As teammates huddle in front of the engineering closet, veteran Jeff Lyng hovers over their shoulder. "You have to be inspected at 7 a.m. tomorrow?" he asks Spencer, who isn't sure. "Will you be penalized for installing the hot water tank?" Spencer isn't sure about that, either.
To fix whatever's wrong, they need to access hard-to-reach wires and pipes inside the closet, and they can't get the side wall to slide out even after they take down a ceiling panel to make room. "This competition's worth more than a piece of wood," Lyng says. "Just cut it out of there."
Baum does just that, grabbing a power saw and slicing a big, crooked corner that will later make architects cringe. "That's what I'm talking about," Lyng says.
While one student rewires the heat pump, McNeill's father, who's dropped by to visit, takes a wrench to the pipes, trying to stop any leaks. The incorrect piping has somehow affected the heating and cooling. The team should still be able to make hot water by having the heat pump send water directly to the hot water tank, but it's not working and McNeill can't figure out why.
Corbin calls out a warning: They have to be out of the house in thirty minutes.
Brandemuehl appears for an update.
The heat pump's shorting, Spencer tells him.
The students fill their advisor in on the possibility of a backup electric water heater, and he shakes his head: "I would prefer to get the heat pump working."
What was supposed to be an elaborate control system is now just a couple of guys standing by the fat wall flipping switches. Spencer remembers two wires he had disconnected, and reconnects them.
"Okay. Ready? Give it a shot. Turn on 6."
"It's not on, turn on 22."
"Can you turn on 6 again?"
No, because a fuse has blown.
They scramble to find a volt meter that will tell them which wire has too high a voltage and is causing the short. But it's too late.

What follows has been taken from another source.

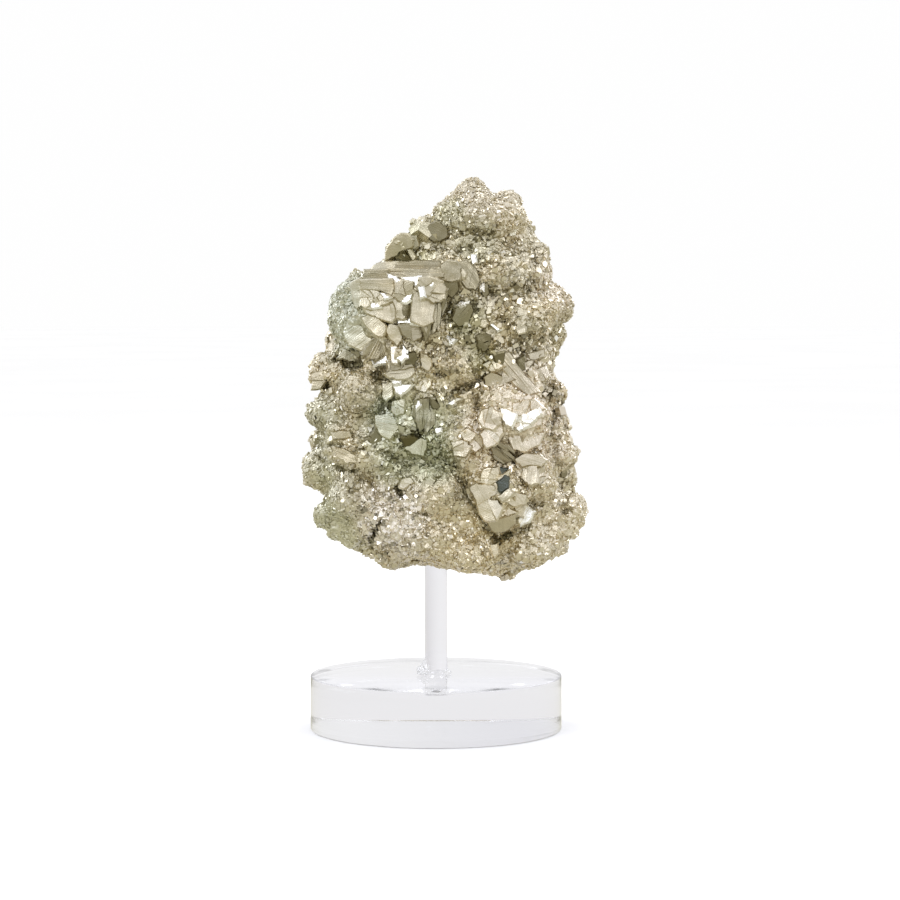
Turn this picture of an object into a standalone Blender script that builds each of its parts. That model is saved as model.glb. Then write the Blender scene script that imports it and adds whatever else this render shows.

One minute, Corbin calls out.
"Everybody out!" Brandemuehl says. "Let's go. We're done."
Outside the house, most of the team members stand in a circle in the dark and discuss strategy. If they decide on a hot-water backup, Brandemuehl will go to Home Depot — though he clearly wants the students to get the system they designed working. And that's what they decide to do. They'll meet tonight to go over drawings and come up with a plan. Baum sits away from the rest, hanging his head. He has to return to Colorado, and he hasn't accomplished what he came to do. The house hasn't yet passed electrical inspections.
The next morning, students are back at both the fat wall, trying to determine why fuses keep blowing, and the mechanical closet, trying to figure out why water won't heat. McNeill thinks there's too much air in the pipes and is using a hose to add water to push air out. But because the controls aren't working, the only way he can determine the temperature of the water and the amount of the flow is to feel the pipes. "We're getting some air venting," he says.
"Okay, there's heat."
Spencer is smiling and giving a thumbs-up sign, like they've finally figured it out — and then he looks over at the hot tank: "Hey, how come there's water droplets here?"
Just as he asks that, water pours over the top of the hot tank and into the kitchen. McNeill has added a little too much water to the system.
While they dry the spill, McNeill fiddles with valves, determining which he must turn to stop water from flowing to the hot tank. He picks two, but doesn't seem that confident in his choice.
Corbin is standing on the ladder with his hand in the tank so he can feel if the water rises again. He marvels at how his hand is in water but not wet because of the tank's nanogel insulation.
Tom Meyers, the contest superintendent, is due any minute for their inspection.
"Is this going to be enough?" McNeill asks. "We got a guy with his hand in the tank, and we might be spilling water that's 150 to 200 degrees on people."
There's a crackling sound as the heat pump is turned on again.
"Something doesn't seem right here. Can we shut it off?" McNeill calls out.
A middle-school class shows up with a camera crew at their scheduled time to tour the house, and Corbin decides to turn them away.
They flip on the heat pump again. More crackling.
"What is that?" McNeill wonders aloud.
"Are we there yet? Are we there yet? Are we there yet?" Brandemuehl asks, bouncing like a child.
They decide to adjust the flow rate, then turn the heat pump on and off again, and again. Everyone is touching pipes to try to guess their temperature and flow. McNeill realizes that the pipes on the cold side of the system are "cold cold" — but not in the right places.